On Boston Public Schools opening:
"We are planning on doing a September 21 start date to give us some time to be able to have teachers be prepared and to get in the classrooms. [They'll] welcome students and parents back through student conferences - virtual student conferences - and to then walk our buildings and make sure that they're ready."
"...The commissioner asked us to actually turn in three different [opening] plans. One for all in-person, one for all remote, and one that's a hybrid. So then what he has asked us to do is to indicate our preferred model, fully understanding that at any point in the year we may move from one model to the next. He is wanting to make sure we're prepared for all of the above ... currently right now, the science is indicating that we would be able to open up hybrid."
On balancing risks with reopening schools:
"Well, you heard the mayor talking about this in his press conference just the other day. And obviously this weighs very heavy on my heart and on the heart of the whole community, really. We know that kids who are more vulnerable are impacted at a much greater rate as well as we know that our students who have disabilities [are impacted at a much greater rate] ... There is a huge need out there for students who didn't engage with us over the spring or are impacted negatively now with their learning."

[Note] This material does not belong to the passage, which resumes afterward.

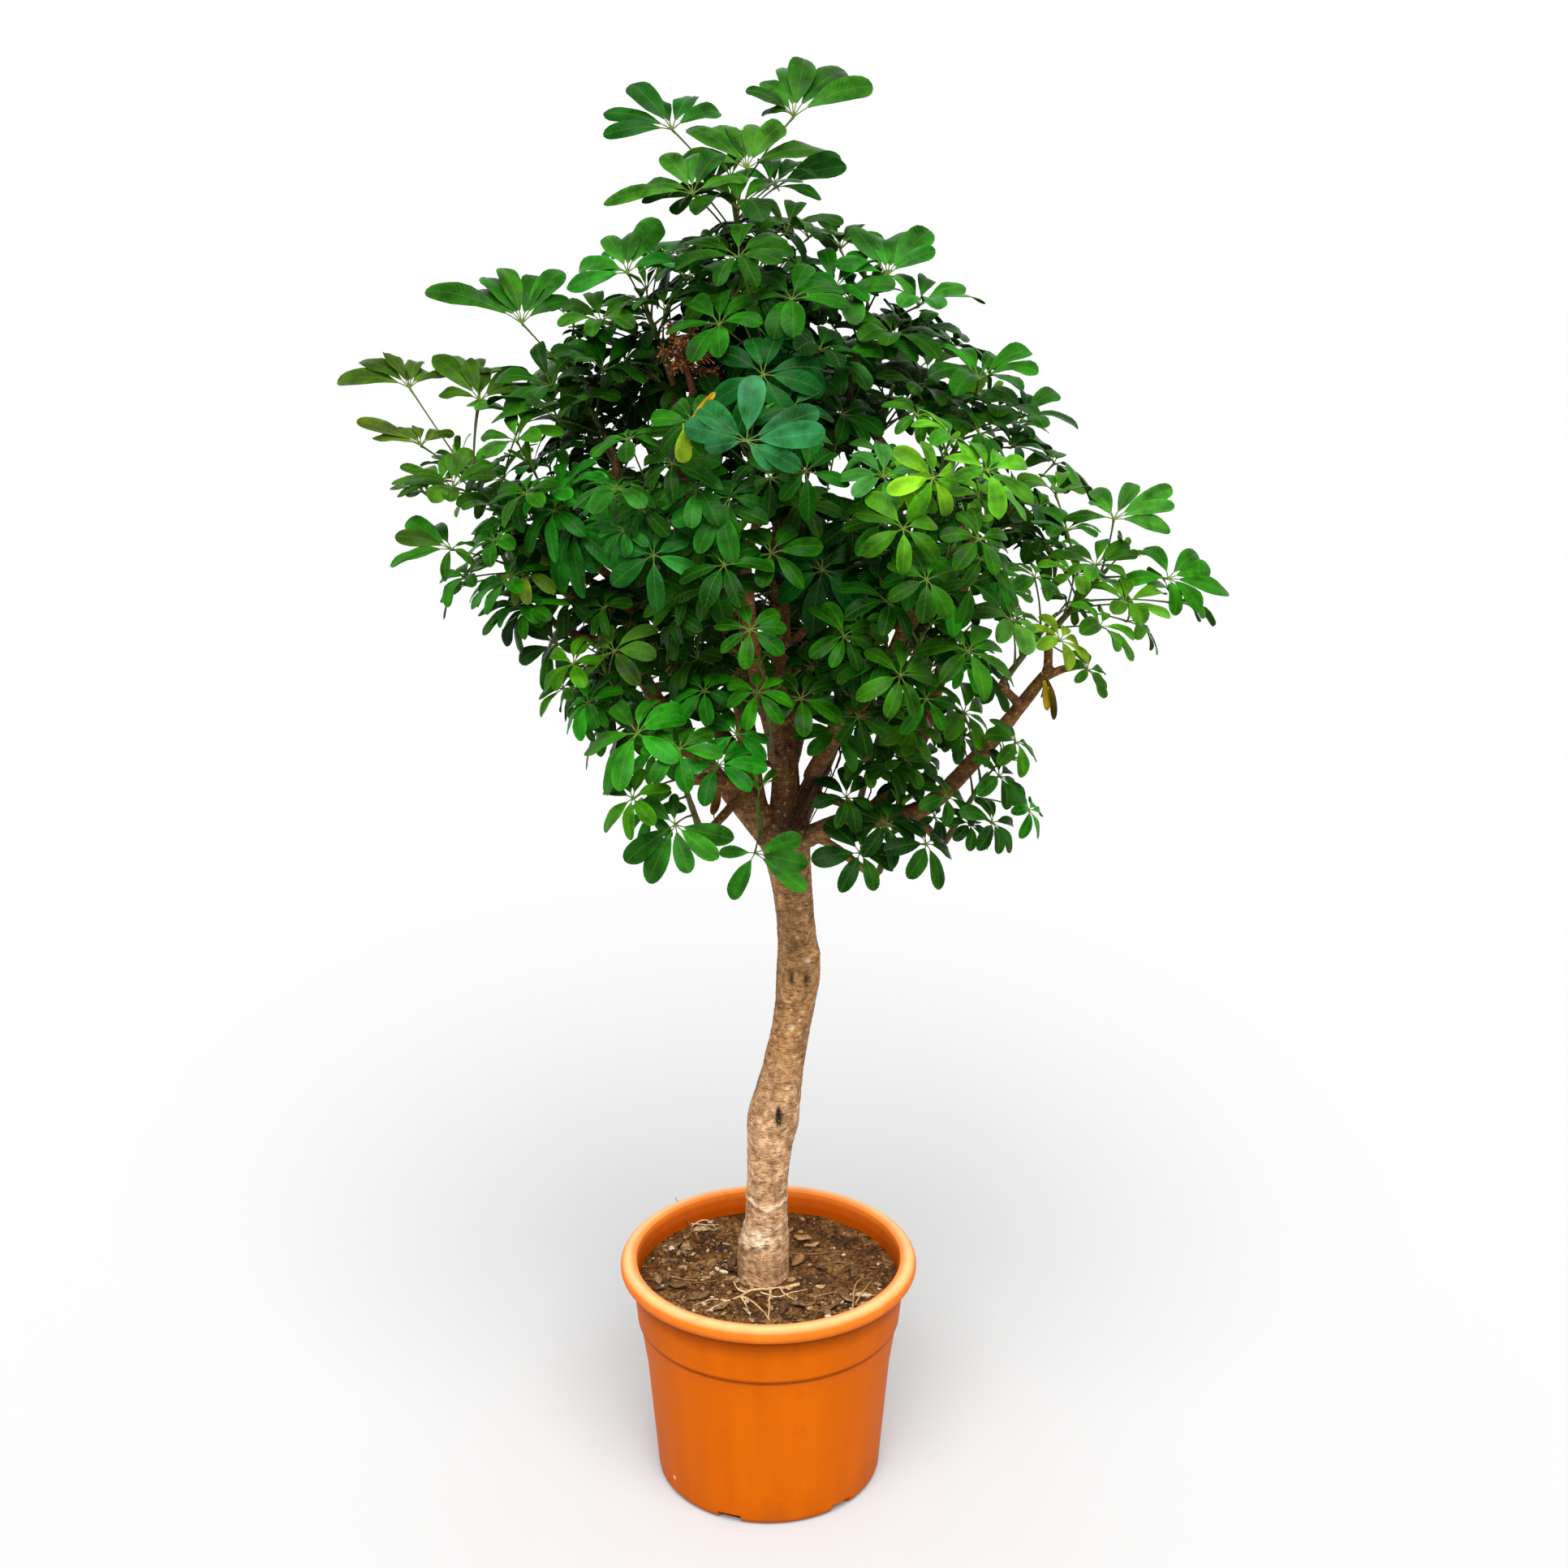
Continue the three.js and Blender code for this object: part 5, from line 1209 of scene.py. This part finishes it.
def fan_at(hub):
    """Turn, narrowing and leaflets of the leaf seen at this place, or none of its own."""
    x, z = seen_place(hub)
    for (fan_x, fan_z), fan in FANS.items():
        if hub.y < FAN_DEPTH and math.hypot(x - fan_x, z - fan_z) < FAN_REACH:
            return fan
    return 0, 0, []


def fan_of(leaf, dice):
    """Each leaflet's heading from the hub in the leaf's plane, its length and its breadth share."""
    up, toward, fan = leaf["normal"], leaf["toward"], []
    sight = (leaf["hub"] - EYE).normalized()
    _, narrowing, leaflets = fan_at(leaf["hub"])
    for bearing, length in leaflets:
        turn = math.radians(bearing)
        seen = Vector((math.cos(turn), 0, math.sin(turn)))
        flat = seen - sight * (up.dot(seen) / up.dot(sight))
        fan.append((flat.normalized(), length * min(flat.length, FAN_STRETCH),
                    1 - narrowing * (1 - abs(seen.z))))
    if not fan:
        for i in range(leaf["count"]):
            turn = math.pi * (2 * i + 1) / leaf["count"] + dice.uniform(-0.26, 0.26)
            share = (1 - SHORTEN + SHORTEN * math.cos(turn)) * dice.uniform(0.86, 1.06)
            heading = toward * math.cos(turn) + up.cross(toward) * math.sin(turn)
            fan.append((heading, leaf["reach"] * share, 1))
    return fan


def nod(leaf, dice):
    """Turns a leaf a little about its hub, and more inside the crown, where leaves turn to find
    light, unless it borders an open spot. A level leaf nods towards the viewer, but not at the
    left, and a leaf that is drawn by its leaflets faces them by its own turn."""
    turn, _, leaflets = fan_at(leaf["hub"])
    if leaflets:
        leaf["normal"] = (leaf["normal"] + (EYE - leaf["hub"]).normalized() * turn).normalized()
        leaf["rise"], leaf["droop"] = FAN_ARCH
        return leaf
    x, z = seen_place(leaf["hub"])
    aside = (x - CROWN_MIDDLE.x) / CROWN_REACH.x
    inside = math.hypot(aside, (z - CROWN_MIDDLE.z) / CROWN_REACH.z) < INSIDE
    open_by = hides_an_open_spot(leaf)
    sway = INNER_SWAY if inside and not open_by else SWAY
    forward = NOD if leaf["normal"].z > 0.85 and aside > -INSIDE and not open_by else 0
    lean = (Matrix.Rotation(forward + dice.uniform(-sway, sway), 3, "X")
            @ Matrix.Rotation(dice.uniform(-sway, sway), 3, "Y"))
    leaf["normal"] = lean @ leaf["normal"]
    leaf["toward"] = lean @ leaf["toward"]
    return leaf


def leaflet(shape, leaf, heading, length, half_width, tone, dice):
    """A pale stalklet and an egg-shaped blade, widest towards its round tip, that is folded a
    little along its middle and wavy along its edges."""
    hub, up = leaf["hub"], leaf["normal"]
    reach = leaf["reach"]
    rise = leaf["rise"] + dice.uniform(-0.12, 0.08)
    droop = leaf["droop"] + dice.uniform(-0.08, 0.2)
    side = heading.cross(up).normalized()
    twist = dice.uniform(-0.5, 0.5)
    sweep = dice.uniform(-0.07, 0.07)
    fold = dice.uniform(0.15, 0.5)
    cup = dice.uniform(0.12, 0.4)
    phase = dice.uniform(0, 2 * math.pi)
    ripple = dice.uniform(0.8, 2.2) * reach / 80

    def middle(t):
        bend = up * (reach * (rise * t - droop * t * t))
        return hub + heading * (length * t) + side * (length * sweep * t * t) + bend

    stalklet = [middle(STALKLET_SHARE * k / 3) for k in range(4)] + [middle(STALKLET_SHARE * 1.25)]
    pale = blend(tone, STALKLET_TONE, 0.4)
    shape.add(*tube(stalklet, (1.1, 0.8, 0.7, 0.7, 0.4), 5), pale, skin=2)
    grid = np.zeros((len(LEAF_ROWS), len(LEAF_COLUMNS), 3))
    tones, places = [], []
    for r, (s, width) in enumerate(zip(LEAF_ROWS, LEAF_WIDTHS)):
        t = STALKLET_SHARE + (1 - STALKLET_SHARE) * s
        centre = middle(t)
        tangent = (middle(t + 0.01) - middle(t - 0.01)).normalized()
        flat = (side - tangent * side.dot(tangent)).normalized()
        rolled = Matrix.Rotation(twist * s, 3, tangent) @ flat
        top = rolled.cross(tangent).normalized()
        half = half_width * width
        for c, column in enumerate(LEAF_COLUMNS):
            lift = half * (fold * abs(column) - cup * column ** 2)
            lift += ripple * math.sin(9 * s + 2 * column + phase) * column ** 2 * width
            grid[r, c] = centre + rolled * (half * column) + top * lift
            places.append((half * column, length * (1 - STALKLET_SHARE) * s))
            # Painted light and shade on the blade: paler towards its stalklet and in soft bands,
            # with a painted highlight along its edges.
            light = 0.95 + 0.3 * (1 - s) ** 3 + 0.22 * math.sin(5 * s + phase + 2 * column)
            light += 0.4 * column ** 4 - 0.2 * abs(column)
            tones.append(tuple(channel * light for channel in tone[:3]) + (1,))
    points, faces, below, rim = thin_sheet(grid, LEAF_THICKNESS)
    under = [blend(t, UNDERSIDE_TONE, 0.25) for t in tones]
    skins = [0] * len(faces) + [1] * (len(below) + len(rim))
    shape.add(points.tolist(), faces + below + rim, tones + under, skins, places + places)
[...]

"... [There was] a new study out today around the younger students and the impacts at their early childhood grade levels. You know, students who are age three through age 10 and just their own child development. So certainly balancing that with the contagion and the community spread is important. But we believe - and the science has said - that if we follow these guidelines and protocols around wearing a mask and having the airflow, staying six feet apart, and washing hands regularly, and doing the health checks, and not coming to school if you're sick, that seems to be mitigating the risk to where the balance tends to be. Where you could open for at least special populations. We know that internationally there are countries who are doing this well and are able to mitigate that risk."
On the outside claims that a hybrid return approach would be disastrous:
"I think that the reason that they have said that is because of the time that's out of school, and the potential that students could go to child care and be in a different type of environment and then come back into the family pods that we have for their homeroom classes. And so I think that's why they think that could increase the spread.

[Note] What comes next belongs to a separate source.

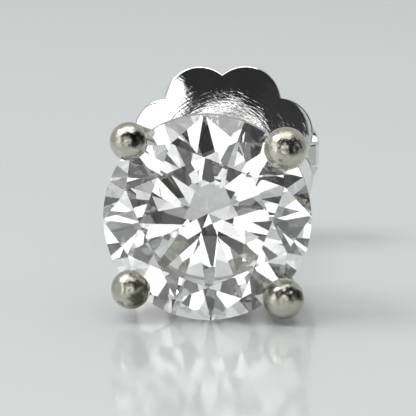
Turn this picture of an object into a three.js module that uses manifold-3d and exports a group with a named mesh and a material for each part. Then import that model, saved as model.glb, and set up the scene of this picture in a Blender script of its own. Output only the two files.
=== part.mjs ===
// A diamond stud earring: a round brilliant in a four-prong basket on an ear post, with a
// scalloped butterfly clutch pushed on the post. It lies on a surface on the stone's girdle and
// on two lobes of the clutch.
//
// Everything is drawn in the stud's own frame first. Its axis is Y: the stone looks towards -Y,
// the post runs to +Y, and the girdle's middle plane is Y = 0. Turns about the axis are degrees
// from +X towards +Z. Lengths are millimetres.

import * as THREE from "three";
import { mergeVertices } from "three/addons/utils/BufferGeometryUtils.js";
import Module from "manifold-3d";

const wasm = await Module();
wasm.setup();

// ---------------------------------------------------------------- driving dimensions

const STONE = {
  radius: 3.25, // a one-carat round brilliant is 6.5 mm across
  table: 0.63, // table's share of the diameter, corner to corner
  crownAngle: 32.6,
  starReach: 0.57, // how far the star facets run from table to girdle
  girdle: 0.42, // thickness at the tips of the mains
  pavilionAngle: 40.3,
  halfReach: 0.76, // how far the lower halves run from girdle to culet
  turn: 1.7, // the stone sits a little turned in its prongs
  girdleSteps: 6, // straight steps along each of the 16 scallops
};
const MAINS = 8;
const MAIN_STEP = 360 / MAINS;

const SEAT_GAP = 0.04; // between the stone and the metal cut to hold it

const PRONG = {
  wire: 0.5, // radius of the round wire
  sides: 16,
  steps: 14,
  beadAt: -0.5, // how far the ball tips stand in front of the girdle's middle
  beadSides: 18,
  beadRings: 12,
};
// The line of a prong's wire from the basket's foot to its ball tip.
const PRONG_ROUTE = [
  { radius: 0.95, along: 3.72 },
  { radius: 1.75, along: 3.3 },
  { radius: 2.6, along: 2.2 },
  { radius: 3.2, along: 1.0 },
  { radius: 3.42, along: 0.2 },
];
const PRONGS = [
  { place: "upper left", turn: 134.4, reach: 3.44, bead: 0.6 },
  { place: "upper right", turn: 42.7, reach: 3.33, bead: 0.68 },
  { place: "lower left", turn: 223.0, reach: 3.25, bead: 0.62 },
  { place: "lower right", turn: 314.2, reach: 3.45, bead: 0.65 },
];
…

I don't really have an opinion about that other than to continue to look at the science and to continue to better understand it. We believe that - and science has said - that if we are able to put in place these protocols, then we are able to mitigate the risk to our students. And again, our students would come on Monday and Tuesday and then have the three days off, and then come again until the following Monday and Tuesday. Then we would do deep cleaning in the space and do the deep cleaning on the weekends."
On balancing the health needs of everyone:
"The first year of a superintendency is always a challenge because you're getting to know a new community...it's a big learning curve and it's a large organization with 10,000 employees. And we count on each other quite a bit to build the team, to rally and get ready for our children in every instance, and just kind of keep our focus on equity and continue to work our strategic plan the best that we can."

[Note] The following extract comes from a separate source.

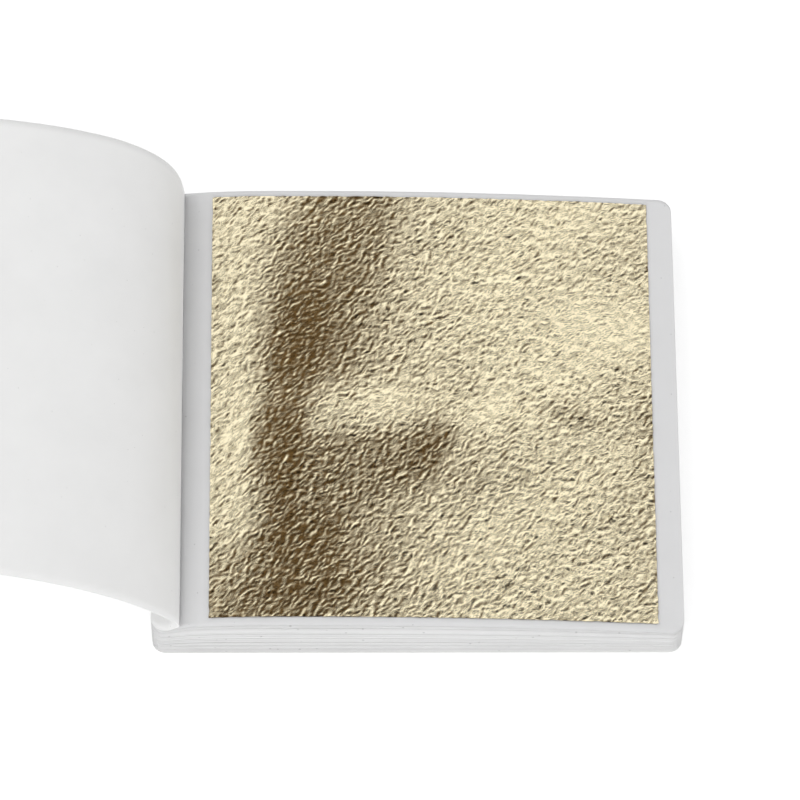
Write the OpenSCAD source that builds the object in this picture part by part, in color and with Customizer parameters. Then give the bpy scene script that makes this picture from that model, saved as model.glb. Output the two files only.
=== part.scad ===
// Booklet of metal leaf, open at its first leaf with the front cover turned back.
// One hundred thin square leaves each lie loose on a paper page. The pages and both covers
// are held by two wire staples through a narrow strip along the spine, and fold at the crease
// beside that strip. Lengths are in millimetres.
// Origin: centre of the block's underside. +X runs to the fore-edge, +Y to the head, +Z up.

/* [Leaf] */
// Number of leaves, each with its own page
leaf_count = 100; // [25:1:125]
// Leaf width, from the spine side to the fore-edge side
leaf_w = 80; // [60:1:100]
// Leaf depth, from tail to head
leaf_d = 85; // [60:1:105]
// Leaf thickness, stouter than the beaten metal so that it is a solid
leaf_t = 0.012; // [0.008:0.002:0.02]

/* [Pages] */
// Page thickness
page_t = 0.054; // [0.04:0.002:0.1]
// Bare page between the crease and the leaf
inner_margin = 5.3; // [3:0.1:8]
// Bare page between the leaf and the fore-edge
fore_margin = 4.6; // [2:0.1:8]
// Bare page between the leaf and the tail edge
tail_margin = 1.5; // [0.8:0.1:5]
// Bare page between the leaf and the head edge
head_margin = 1.2; // [0.8:0.1:5]
// Radius of the trimmed corners
corner_r = 2.4; // [1:0.1:4]

/* [Binding] */
// Width of the stapled strip, from the spine edge to the crease
bound_w = 5; // [4:0.1:8]
// Width of the flat part of that strip, squeezed under the staples
clamped_w = 3.2; // [2.4:0.1:3.8]
// Length of a staple's crown
staple_w = 12; // [8:0.5:16]
// Distance of each staple's middle from the middle of the spine
staple_offset = 22; // [12:0.5:26]
// Thickness of the flat staple wire
wire_t = 0.45; // [0.3:0.05:0.5]
// Width of the flat staple wire
wire_w = 0.55; // [0.4:0.05:0.8]
// Length of each bent-over leg end
clinch_l = 4; // [2.5:0.1:5]

/* [Looseness of the stack] */
// Air beside each leaf under the staples
air_clamped = 0.026; // [0.016:0.001:0.05]
// Air beside each leaf at the crease
air_crease = 0.040; // [0.02:0.001:0.06]
// Air beside each leaf at the crown, where the stack swells most
air_crown = 0.051; // [0.02:0.001:0.08]
// Air beside each leaf at the fore-edge
air_fore = 0.012; // [0.01:0.001:0.05]
// Distance from the crease to the crown
crown_at = 20.5; // [12:0.5:30]

/* [Covers] */
// Thickness of the front cover
cover_t = 0.2; // [0.12:0.01:0.4]
// Thickness of the back cover, a board
board_t = 0.6; // [0.55:0.05:1.2]
// Lie of the turned cover where it leaves the crease, in degrees from +X
first_lie = 100; // [90:1:120]
// Bend of the turned cover at each of its folds, from the crease outwards, in degrees
fold_bend = [22, 20, 18, 16, 12];
// Distance from the crease to each fold along the tail edge; the cover curls tightest there
fold_tail = [2.4, 5.2, 20.5, 34, 57];
// Distance from the crease to each fold along the head edge
fold_head = [8.8, 16.8, 25.5, 34, 57];

/* [Clearances] */
// Gap along each fold, between the two sides of it
fold_gap = 0.2; // [0.1:0.02:0.4]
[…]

"And then, you know, mitigate whatever we have to mitigate with this current pandemic crisis. It is a lot. There is a lot on the plate. But you just continue to lead and take the next right step, [it's] what I like to tell my team, no matter what comes at us, we just continue to take the next right step. And we have an incredibly talented team here at Boston Public Schools who care deeply about children, talented teachers who are passionate about our kids and around social justice and equity issues. And as long as we keep children at the center, we measure everything in child benefit. I think we're going to get there."
This segment aired on August 13, 2020.